Pourtant, en automne, bon nombre de citoyens s’étaient déjà mobilisés pour accueillir des Afghans fuyant les talibans…

– C’est vrai. Plusieurs communes, villes et cantons avaient annoncé leur souhait de soutenir les personnes fuyant l’Afghanistan suite au retrait américain, mais la Confédération a tout bloqué. La ministre de la justice Karin Keller-Sutter avait répondu: «Ce problème ne relève pas de la compétence des communes et des villes»! C’est ce qu’elle avait déjà dit en 2020, lorsque la situation sanitaire des camps de réfugiés était devenue catastrophique sur les îles grecques. Des villes avaient pourtant proposé d’accueillir des gens, un large appel soutenu par les milieux d’Eglises. Plusieurs dizaines de milliers de signatures avaient été adressées au Conseil fédéral, une carte précise avait été proposée avec le nombre de places disponibles, etc. Mais la Confédération a mis son veto. Aujourd’hui, pour la première fois depuis très longtemps, la population et les autorités fédérales sont d’accord pour offrir un accueil digne aux victimes de la guerre.
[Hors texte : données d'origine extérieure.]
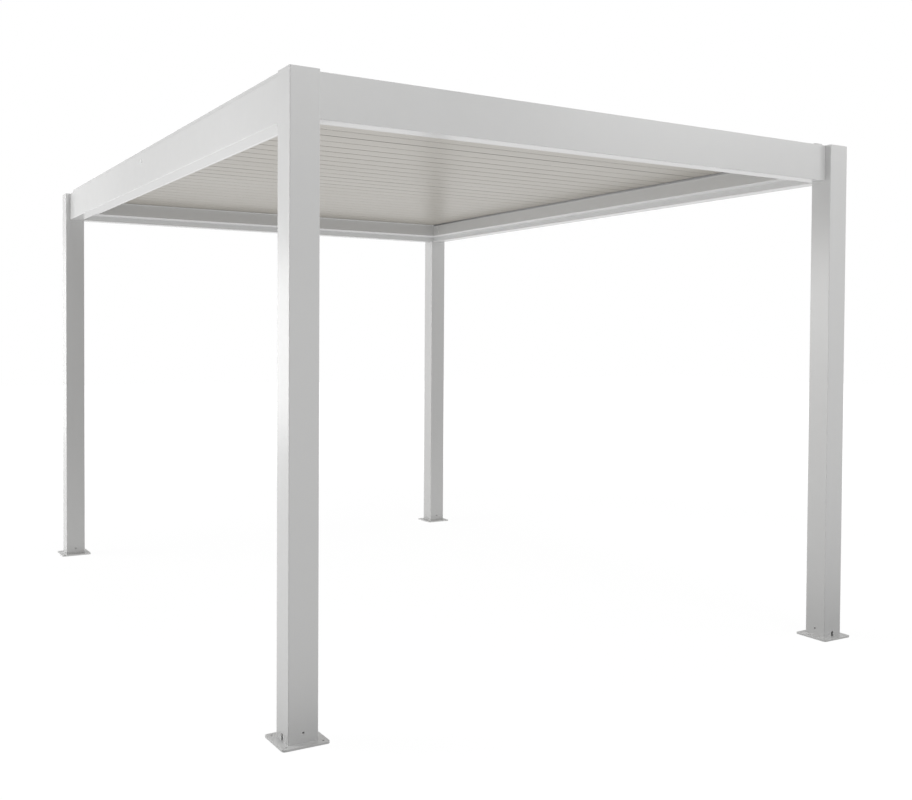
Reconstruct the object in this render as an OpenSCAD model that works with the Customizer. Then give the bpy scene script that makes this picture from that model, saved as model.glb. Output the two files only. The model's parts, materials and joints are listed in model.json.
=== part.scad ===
// Free-standing louvered pergola in powder-coated aluminium.
// Four hollow posts on bolted foot plates carry a ring of hollow beams, a perimeter gutter and
// a roof of pivoting blades that one link bar turns together.
// Millimetres, +Z up, origin on the ground at the middle of the plan. +X is to the right along
// the front beam and -Y is the front. The blades run along X and are drawn closed.

/* [Frame] */
// Width over the posts' outer faces, along X
frame_width = 3000; // [2400:50:3600]
// Length over the posts' outer faces, along Y
frame_length = 4200; // [3600:50:4600]
// Height from the ground to the top of the post caps
frame_height = 2496; // [2200:8:2800]

/* [Posts] */
// Width of the square posts
post_size = 120; // [110:1:140]
// Wall of the posts
post_wall = 3; // [2:0.5:5]
// Radius of the posts' vertical edges
post_corner = 4; // [1:0.5:6]
// Thickness of the plate on top of each post
cap_thickness = 4; // [3:0.5:8]
// Depth of the cap's skirt inside the post
cap_skirt = 14; // [8:1:30]

/* [Feet] */
// Side of the square foot plates
foot_size = 190; // [180:1:240]
// Thickness of the foot plates
foot_thickness = 8; // [4:0.5:12]
// Radius of the foot plates' corners
foot_corner = 14; // [4:1:20]
// Distance between anchor holes, along X and along Y
anchor_spacing = 146; // [144:1:160]
// Diameter of the anchor holes
anchor_hole = 12; // [8:0.5:14]
// Height of the socket tube inside each post
socket_height = 90; // [70:5:160]
// Wall of the socket tube
socket_wall = 4; // [3:0.5:6]
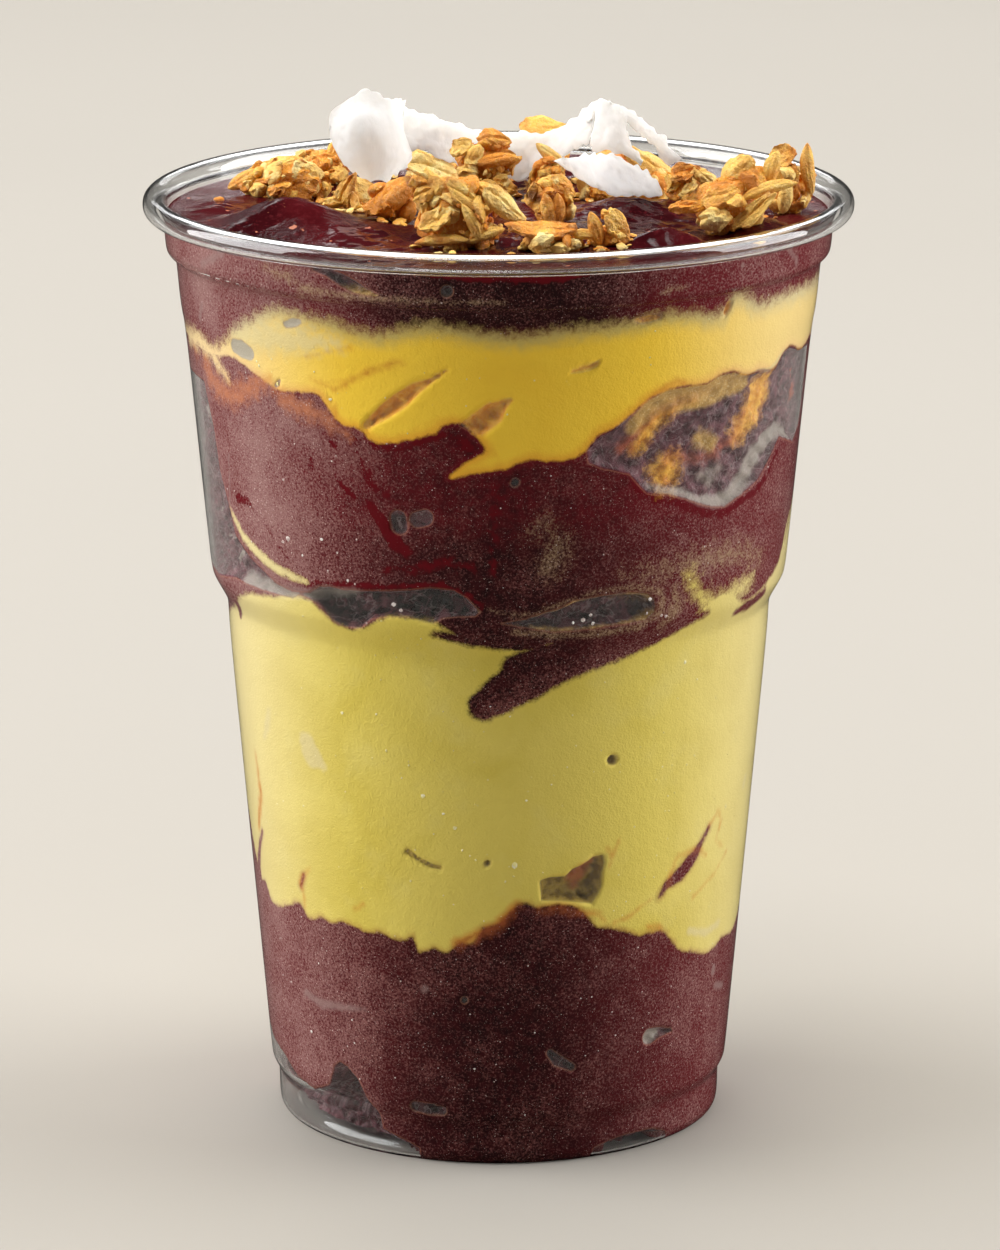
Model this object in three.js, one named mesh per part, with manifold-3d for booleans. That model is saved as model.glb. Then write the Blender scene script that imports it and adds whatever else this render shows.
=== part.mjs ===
// A layered acai cup: a clear thermoformed cup filled with bands of acai and
// two fruit creams, topped with granola clusters and coconut shavings.
// Millimetres, +Z up, origin at the centre of the ring that the cup stands on.
// Angles round the cup are in degrees from the front (-Y) towards +X.
import * as THREE from 'three';
import { mergeVertices } from 'three/addons/utils/BufferGeometryUtils.js';
import Module from 'manifold-3d';

// ---------------------------------------------------------------- dimensions
const CUP_HEIGHT = 127;
const RIM_RADIUS = 47.5;
const RIM_HEIGHT = 2.2;
const COLLAR_RADIUS = 44.75;
const COLLAR_BOTTOM = 120;
const MID_STEP_BOTTOM = 72.1;
const MID_STEP_TOP = 75.1;
const FOOT_TOP = 5.5;
const FOOT_RADIUS = 30.2;
const STAND_OUTER = 29.4;
const STAND_INNER = 27.5;
const BASE_RECESS = 1.4;
const WALL = 0.5;
const GAP = 0.3;
const SIDES = 40;
const FILL_LEVEL = 123.6;
const SHAVING_THICKNESS = 0.8;
const TOP_RELIEF = 1.5;

// Outer wall from the foot to the collar, as [radius, height]
const OUTER_WALL = [
  [STAND_OUTER, 0],
  [FOOT_RADIUS, 0.9],
  [FOOT_RADIUS, FOOT_TOP],
  [FOOT_RADIUS + 0.9, FOOT_TOP + 1.7],
  [36.7, MID_STEP_BOTTOM],
  [38.6, MID_STEP_TOP],
  [41.95, 109.1],
  [43.15, 118.4],
  [COLLAR_RADIUS - 0.25, COLLAR_BOTTOM],
  [COLLAR_RADIUS, CUP_HEIGHT - RIM_HEIGHT - 0.3],
];

// ---------------------------------------------------- wall lines of the layers
// Height of each layer's top edge on the wall, as [angle, height]
const GREEN_UNDERSIDE = [
  [-85, 46], [-74, 36], [-66, 32.2], [-51, 33.2], [-39, 32.8], [-21, 32], [-15, 30.7],
  [-8, 31], [-2, 32.1], [3, 35], [10, 37], [18, 36], [24, 33.3], [34, 31.6], [45, 29],
  [53, 26.8], [65, 26.1], [80, 27], [105, 31], [135, 34], [165, 30.5], [195, 29],
  [225, 33], [250, 40],
];
const MIDDLE_UNDERSIDE = [
  [-85, 69], [-70, 71.5], [-59, 74], [-46, 76.3], [-29, 77.5], [-13, 77.6], [-6, 74.5],
  [3, 72.8], [12, 73], [19, 71.6], [26, 70.8], [37, 73], [45, 77], [58, 77.5], [68, 80], [77, 87],
  [90, 86], [110, 79], [140, 73], [170, 69], [200, 73], [230, 71.5], [255, 69],
];
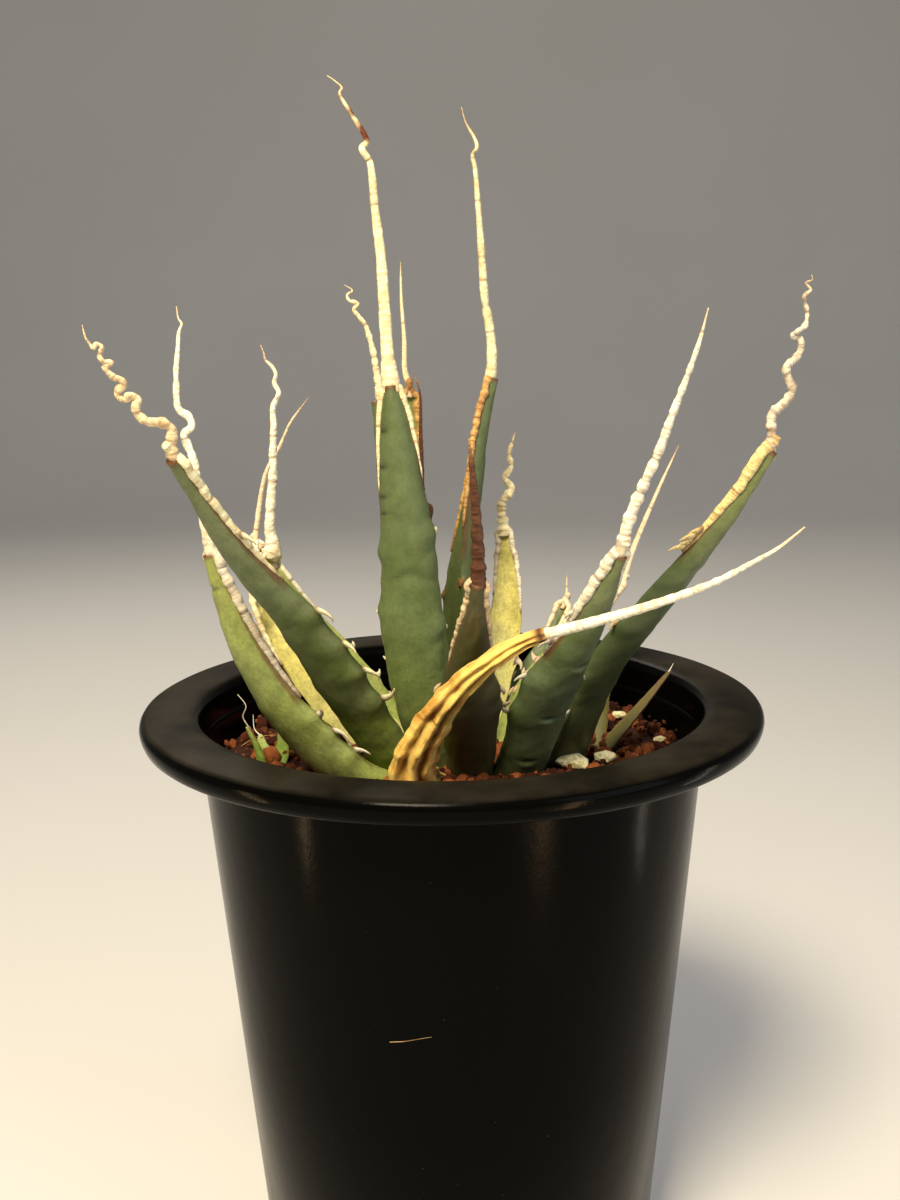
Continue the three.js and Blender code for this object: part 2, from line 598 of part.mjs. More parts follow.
const finish = (color, roughness) => new THREE.MeshStandardMaterial({ color, roughness, metalness: 0 });
const POT_PLASTIC = finish('#141414', 0.25);
const SOIL_GRIT = finish('#5a3420', 0.95);
const STEM_BARK = finish('#6b4a2c', 0.9);
const LEAF_SKIN = finish('#5d7a58', 0.55);
const IVORY = finish('#e9dcb4', 0.6);
const DRIED_SKIN = finish('#c98a3d', 0.7);

// Each plant piece is cut clear of the ones before it, from the heart of the rosette outwards
const pieces = [{ name: 'stem', make: stem, material: STEM_BARK }];
for (const leaf of LEAVES) {
  pieces.push({
    name: `leaf_${leaf.id}`, make: (grow) => blade(leaf, grow), material: LEAF_SKIN, hole: () => socket(leaf),
  });
  pieces.push({ name: `horn_${leaf.id}`, make: (grow) => horn(leaf, grow), material: IVORY });
}
pieces.push({ name: 'leaf_12', make: dryBlade, material: DRIED_SKIN });
pieces.push({ name: 'horn_12', make: dryHorn, material: IVORY });
for (const spec of PUPS) {
  pieces.push({ name: spec.name, make: (grow) => pup(spec, grow), material: finish(spec.colour, 0.6) });
}

const group = new THREE.Group();
const grown = [];
for (const piece of pieces) {
  let solid = piece.make(0);
  for (const other of grown) solid = solid.subtract(other);
  grown.push(piece.make(GAP));
  group.add(toMesh(piece.name, mainBody(solid), piece.material));
}
let ground = soil();
pieces.forEach((piece, index) => {
  ground = ground.subtract(piece.hole ? piece.hole() : grown[index]);
});
group.add(toMesh('soil', mainBody(ground), SOIL_GRIT));
group.add(toMesh('pot', pot(), POT_PLASTIC));

export default group;
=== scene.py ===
"""The looks of a potted utah agave: a black pot, gritty soil, and leaves with long ivory spines.

Lengths are millimetres until a mesh is written. A leaf is described as its solid is: a line from base to
tip, a width, and the compass angle that its upper side faces. Places along it are shares of its length.
"""

import logging
import math
from dataclasses import dataclass
from enum import Enum

import bpy
import numpy as np
from mathutils import Matrix


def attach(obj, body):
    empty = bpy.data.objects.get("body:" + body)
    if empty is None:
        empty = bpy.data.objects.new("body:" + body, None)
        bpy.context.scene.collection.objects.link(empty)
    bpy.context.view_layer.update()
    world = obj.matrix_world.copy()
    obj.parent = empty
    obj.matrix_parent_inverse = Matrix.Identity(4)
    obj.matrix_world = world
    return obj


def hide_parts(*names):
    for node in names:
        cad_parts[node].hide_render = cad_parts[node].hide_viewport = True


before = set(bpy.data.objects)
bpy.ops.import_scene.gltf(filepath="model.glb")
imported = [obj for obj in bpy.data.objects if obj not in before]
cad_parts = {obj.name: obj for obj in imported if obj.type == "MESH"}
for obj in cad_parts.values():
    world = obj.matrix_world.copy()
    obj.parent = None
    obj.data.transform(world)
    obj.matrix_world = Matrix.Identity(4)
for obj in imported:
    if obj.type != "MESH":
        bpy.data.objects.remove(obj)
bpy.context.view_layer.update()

logging.basicConfig(level=logging.INFO, format="%(message)s")
log = logging.getLogger("agave")

Array = np.ndarray
Chance = np.random.Generator
Piece = bpy.types.Object
Material = bpy.types.Material
Socket = bpy.types.NodeSocket
Pair = tuple[float, float]
Point = tuple[float, float, float]
Line = tuple[Point, ...]
Tone = tuple[int, int, int]

MM = 0.001  # a millimetre in Blender's metres
DOUBLED = 1e-6  # how close doubled points lie, in metres
NEARLY_FLAT = 1e-6  # what is still nothing after rounding
BODY = "root"


def lerp(first: float | Array, last: float | Array, share: float | Array) -> float | Array:
    """Goes from first to last as share goes from 0 to 1."""
    return first + (last - first) * share


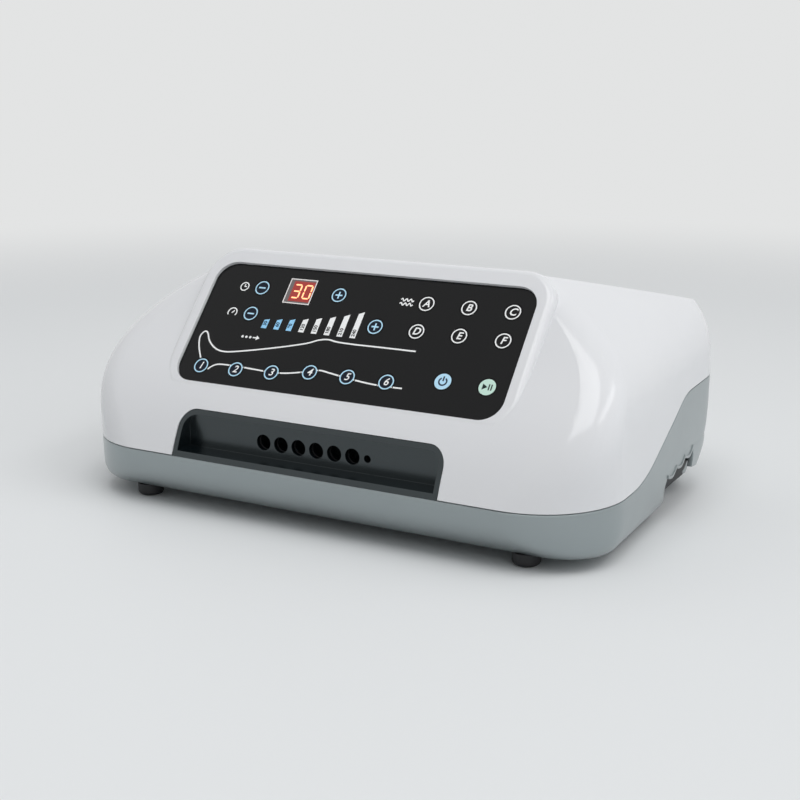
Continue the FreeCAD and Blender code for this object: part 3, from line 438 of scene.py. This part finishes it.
def ink(name, loops, place, finish, body=HOUSING, height=0.0):
    """Printed mark from closed loops in millimetres, centred on place."""
    curve = bpy.data.curves.new(name, "CURVE")
    curve.dimensions = "2D"
    curve.fill_mode = "BOTH"
    for loop in loops:
        spline = curve.splines.new("POLY")
        spline.points.add(len(loop) - 1)
        for point, (x, y) in zip(spline.points, loop):
            point.co = (x, y, 0, 1)
        spline.use_cyclic_u = True
    return printed(name, curve, place, finish, body, height)


def figure(name, words, size, place, finish, body=HOUSING, slot=PANEL_SLOT, height=0.0,
           weight=0.0, lean=0.0):
    """Printed number or letter, centred on place."""
    text = bpy.data.curves.new(name, "FONT")
    text.body = words
    text.size = size
    text.align_x = "CENTER"
    text.align_y = "CENTER"
    text.offset = weight
    text.shear = lean
    return printed(name, text, place, finish, body, height)


print("marks ride on the", HOUSING, "and take the slot", PANEL_SLOT, "unless told otherwise")

# %% [markdown]
# ## Inks
# Screen ink dries to a satin film, rougher than the glossy sheet under it. Its gloss varies on
# a scale of a few millimetres. The dark inks mirror little, so that they stay darker than the
# panel. The display's lit digits glow, and its unlit field has a faint painted glow.

# %% Ink finishes
DARK_INK = {"Specular_IOR_Level": 0.2}


def ink_finish(name, colour, glow=0.0, **sockets):
    finish = new_finish(name, colour, 0.4, **sockets)
    vary_roughness(finish, low=0.35, high=0.48, scale=500)
    if glow:
        shader = finish.node_tree.nodes["Principled BSDF"]
        shader.inputs["Emission Color"].default_value = colour
        shader.inputs["Emission Strength"].default_value = glow
    return finish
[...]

Est-ce cela qu’il faut retenir?

– Oui: nous constatons que la Suisse, contrairement à ce que de nombreux représentants politiques répètent depuis des années, a les moyens de mener une vraie politique d’accueil. Espérons que celui réservé aux Ukrainiens durera. Et que les autres personnes forcées à l’exil bénéficieront bientôt du même soutien.